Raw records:
○ ○ ○ ○

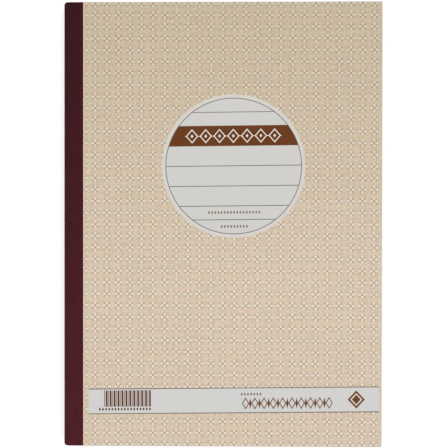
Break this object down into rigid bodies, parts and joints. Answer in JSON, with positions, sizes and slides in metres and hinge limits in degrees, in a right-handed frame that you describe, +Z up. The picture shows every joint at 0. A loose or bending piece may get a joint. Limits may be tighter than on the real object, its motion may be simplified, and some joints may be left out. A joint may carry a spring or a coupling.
{
  "type": "manifold book",
  "caption": "Triplicate invoice book: card covers that open on creases, cloth spine tape, wire staples, perforated carbonless leaves and a loose writing shield.",
  "frame": {"origin": "middle of the closed book's footprint, on its underside", "axes": "+X from the spine to the fore-edge, +Y from the tail to the head, +Z up out of the front cover"},
  "size_m": [0.2124, 0.297, 0.0138],
  "materials": {
    "front_card": "satin",
    "back_board": "satin",
    "spine_cloth": "matte",
    "staple_wire": "satin",
    "shield_card": "matte",
    "original_paper": "matte",
    "duplicate_paper": "matte",
    "triplicate_paper": "matte",
    "pad_paper": "matte"
  },
  "bodies": {
    "binding": {"spine_tape": "spine_cloth", "front_cover_bound_strip": "front_card", "back_cover_bound_strip": "back_board", "staple_head": "staple_wire", "staple_middle": "staple_wire", "staple_tail": "staple_wire", "set_01_original_stub": "original_paper", "set_01_duplicate_stub": "duplicate_paper", "set_01_triplicate_stub": "triplicate_paper", "set_02": "pad_paper", "set_03": "pad_paper", "set_04": "pad_paper", "set_05": "pad_paper", "set_06": "pad_paper", "set_07": "pad_paper", "set_08": "pad_paper", "set_09": "pad_paper", "set_10": "pad_paper", "sets_11_15": "pad_paper", "sets_16_20": "pad_paper", "sets_21_25": "pad_paper", "sets_26_30": "pad_paper", "sets_31_35": "pad_paper", "sets_36_40": "pad_paper", "sets_41_45": "pad_paper", "sets_46_50": "pad_paper"},
    "front_cover": {"front_cover": "front_card"},
    "back_cover": {"back_cover": "back_board"},
    "original_leaf": {"set_01_original_leaf": "original_paper"},
    "duplicate_leaf": {"set_01_duplicate_leaf": "duplicate_paper"},
    "triplicate_leaf": {"set_01_triplicate_leaf": "triplicate_paper"},
    "writing_shield": {"writing_shield": "shield_card"}
  },
  "joints": [
    {"name": "front_cover_hinge", "type": "hinge", "parent": "binding", "child": "front_cover", "pos_m": [-0.09275, 0, 0.01382], "axis": [0, -1, 0], "range_deg": [0, 180]},
    {"name": "original_leaf_hinge", "type": "hinge", "parent": "binding", "child": "original_leaf", "pos_m": [-0.09275, 0, 0.01382], "axis": [0, -1, 0], "range_deg": [0, 180]},
    {"name": "duplicate_leaf_hinge", "type": "hinge", "parent": "binding", "child": "duplicate_leaf", "pos_m": [-0.09275, 0, 0.01382], "axis": [0, -1, 0], "range_deg": [0, 180]},
    {"name": "triplicate_leaf_hinge", "type": "hinge", "parent": "binding", "child": "triplicate_leaf", "pos_m": [-0.09275, 0, 0.01382], "axis": [0, -1, 0], "range_deg": [0, 180]},
    {"name": "back_cover_hinge", "type": "hinge", "parent": "binding", "child": "back_cover", "pos_m": [-0.09275, 0, -0.00005], "axis": [0, 1, 0], "range_deg": [0, 180]},
    {"name": "shield_slide", "type": "slide", "parent": "binding", "child": "writing_shield", "axis": [1, 0, 0], "range_m": [0, 0.15]}
  ],
  "couplings": [
    {"joint": "original_leaf_hinge", "follows": "front_cover_hinge", "ratio": 0.98},
    {"joint": "duplicate_leaf_hinge", "follows": "front_cover_hinge", "ratio": 0.96},
    {"joint": "triplicate_leaf_hinge", "follows": "front_cover_hinge", "ratio": 0.94}
  ]
}
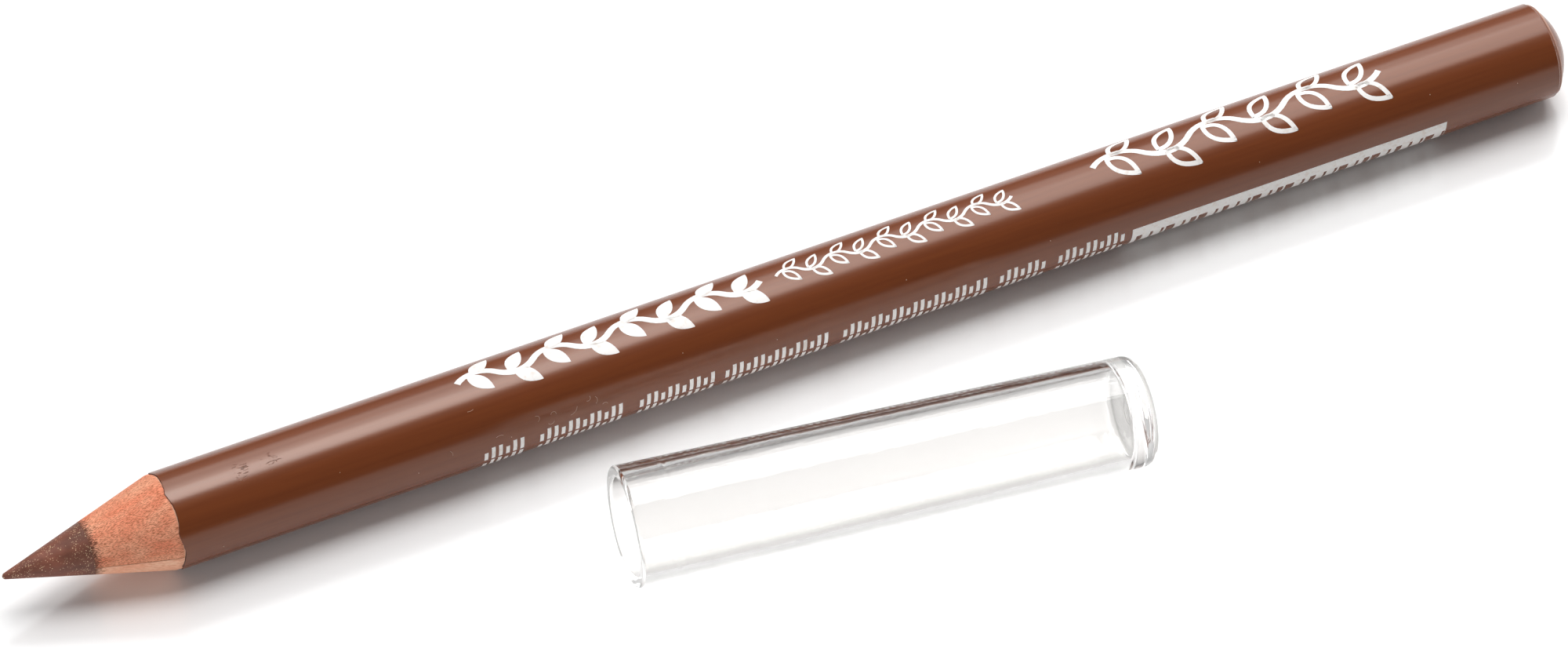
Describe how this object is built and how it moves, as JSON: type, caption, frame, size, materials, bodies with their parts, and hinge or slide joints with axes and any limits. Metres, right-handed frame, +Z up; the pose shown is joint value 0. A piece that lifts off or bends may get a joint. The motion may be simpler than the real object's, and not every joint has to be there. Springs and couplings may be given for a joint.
{
  "type": "eyeliner pencil",
  "caption": "Wooden eyeliner pencil with a sharpened brown lead, glossy brown lacquer and a domed end, lying beside its clear cap.",
  "frame": {"origin": "middle of the whole model's box in X and Y, on the surface that the pencil and its cap lie on", "axes": "+X along the pencil from its point to its domed end, +Y from the cap towards the pencil, +Z up"},
  "size_m": [0.1284, 0.0286, 0.0092],
  "materials": {
    "lead": "soft, slightly waxy, with fine glitter",
    "cedar": "sharpened bare wood",
    "lacquer": "glossy dark brown lacquer",
    "dip": "glossy dip coat over the milled end",
    "clear_cap": "clear, polished moulding"
  },
  "bodies": {
    "root": {"lead": "lead", "casing_upper_half": "cedar", "casing_lower_half": "cedar", "lacquer_coat": "lacquer", "end_dip": "dip", "cap": "clear_cap"}
  },
  "joints": []
}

○ ○ ○ ○

** SHORT PROBLEM **
Write out every record, exactly as written.

** SOLVED EXERCISE **
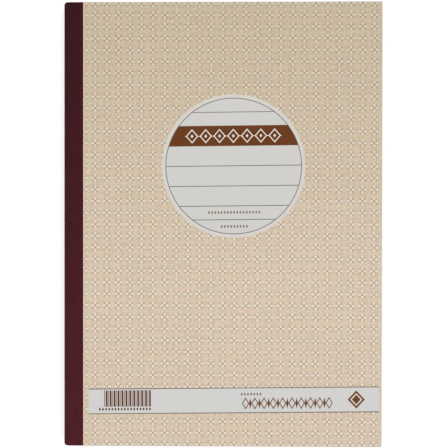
Break this object down into rigid bodies, parts and joints. Answer in JSON, with positions, sizes and slides in metres and hinge limits in degrees, in a right-handed frame that you describe, +Z up. The picture shows every joint at 0. A loose or bending piece may get a joint. Limits may be tighter than on the real object, its motion may be simplified, and some joints may be left out. A joint may carry a spring or a coupling.
{
  "type": "manifold book",
  "caption": "Triplicate invoice book: card covers that open on creases, cloth spine tape, wire staples, perforated carbonless leaves and a loose writing shield.",
  "frame": {"origin": "middle of the closed book's footprint, on its underside", "axes": "+X from the spine to the fore-edge, +Y from the tail to the head, +Z up out of the front cover"},
  "size_m": [0.2124, 0.297, 0.0138],
  "materials": {
    "front_card": "satin",
    "back_board": "satin",
    "spine_cloth": "matte",
    "staple_wire": "satin",
    "shield_card": "matte",
    "original_paper": "matte",
    "duplicate_paper": "matte",
    "triplicate_paper": "matte",
    "pad_paper": "matte"
  },
  "bodies": {
    "binding": {"spine_tape": "spine_cloth", "front_cover_bound_strip": "front_card", "back_cover_bound_strip": "back_board", "staple_head": "staple_wire", "staple_middle": "staple_wire", "staple_tail": "staple_wire", "set_01_original_stub": "original_paper", "set_01_duplicate_stub": "duplicate_paper", "set_01_triplicate_stub": "triplicate_paper", "set_02": "pad_paper", "set_03": "pad_paper", "set_04": "pad_paper", "set_05": "pad_paper", "set_06": "pad_paper", "set_07": "pad_paper", "set_08": "pad_paper", "set_09": "pad_paper", "set_10": "pad_paper", "sets_11_15": "pad_paper", "sets_16_20": "pad_paper", "sets_21_25": "pad_paper", "sets_26_30": "pad_paper", "sets_31_35": "pad_paper", "sets_36_40": "pad_paper", "sets_41_45": "pad_paper", "sets_46_50": "pad_paper"},
    "front_cover": {"front_cover": "front_card"},
    "back_cover": {"back_cover": "back_board"},
    "original_leaf": {"set_01_original_leaf": "original_paper"},
    "duplicate_leaf": {"set_01_duplicate_leaf": "duplicate_paper"},
    "triplicate_leaf": {"set_01_triplicate_leaf": "triplicate_paper"},
    "writing_shield": {"writing_shield": "shield_card"}
  },
  "joints": [
    {"name": "front_cover_hinge", "type": "hinge", "parent": "binding", "child": "front_cover", "pos_m": [-0.09275, 0, 0.01382], "axis": [0, -1, 0], "range_deg": [0, 180]},
    {"name": "original_leaf_hinge", "type": "hinge", "parent": "binding", "child": "original_leaf", "pos_m": [-0.09275, 0, 0.01382], "axis": [0, -1, 0], "range_deg": [0, 180]},
    {"name": "duplicate_leaf_hinge", "type": "hinge", "parent": "binding", "child": "duplicate_leaf", "pos_m": [-0.09275, 0, 0.01382], "axis": [0, -1, 0], "range_deg": [0, 180]},
    {"name": "triplicate_leaf_hinge", "type": "hinge", "parent": "binding", "child": "triplicate_leaf", "pos_m": [-0.09275, 0, 0.01382], "axis": [0, -1, 0], "range_deg": [0, 180]},
    {"name": "back_cover_hinge", "type": "hinge", "parent": "binding", "child": "back_cover", "pos_m": [-0.09275, 0, -0.00005], "axis": [0, 1, 0], "range_deg": [0, 180]},
    {"name": "shield_slide", "type": "slide", "parent": "binding", "child": "writing_shield", "axis": [1, 0, 0], "range_m": [0, 0.15]}
  ],
  "couplings": [
    {"joint": "original_leaf_hinge", "follows": "front_cover_hinge", "ratio": 0.98},
    {"joint": "duplicate_leaf_hinge", "follows": "front_cover_hinge", "ratio": 0.96},
    {"joint": "triplicate_leaf_hinge", "follows": "front_cover_hinge", "ratio": 0.94}
  ]
}
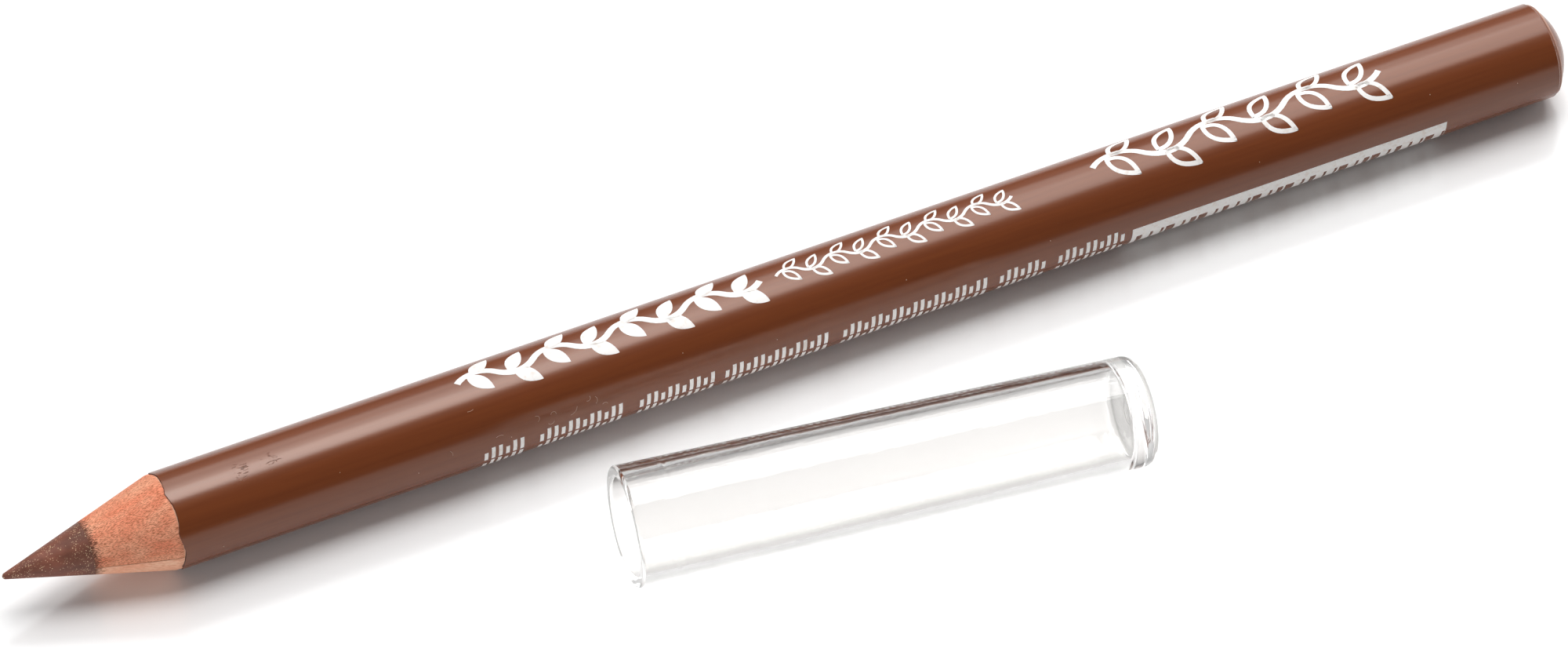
Describe how this object is built and how it moves, as JSON: type, caption, frame, size, materials, bodies with their parts, and hinge or slide joints with axes and any limits. Metres, right-handed frame, +Z up; the pose shown is joint value 0. A piece that lifts off or bends may get a joint. The motion may be simpler than the real object's, and not every joint has to be there. Springs and couplings may be given for a joint.
{
  "type": "eyeliner pencil",
  "caption": "Wooden eyeliner pencil with a sharpened brown lead, glossy brown lacquer and a domed end, lying beside its clear cap.",
  "frame": {"origin": "middle of the whole model's box in X and Y, on the surface that the pencil and its cap lie on", "axes": "+X along the pencil from its point to its domed end, +Y from the cap towards the pencil, +Z up"},
  "size_m": [0.1284, 0.0286, 0.0092],
  "materials": {
    "lead": "soft, slightly waxy, with fine glitter",
    "cedar": "sharpened bare wood",
    "lacquer": "glossy dark brown lacquer",
    "dip": "glossy dip coat over the milled end",
    "clear_cap": "clear, polished moulding"
  },
  "bodies": {
    "root": {"lead": "lead", "casing_upper_half": "cedar", "casing_lower_half": "cedar", "lacquer_coat": "lacquer", "end_dip": "dip", "cap": "clear_cap"}
  },
  "joints": []
}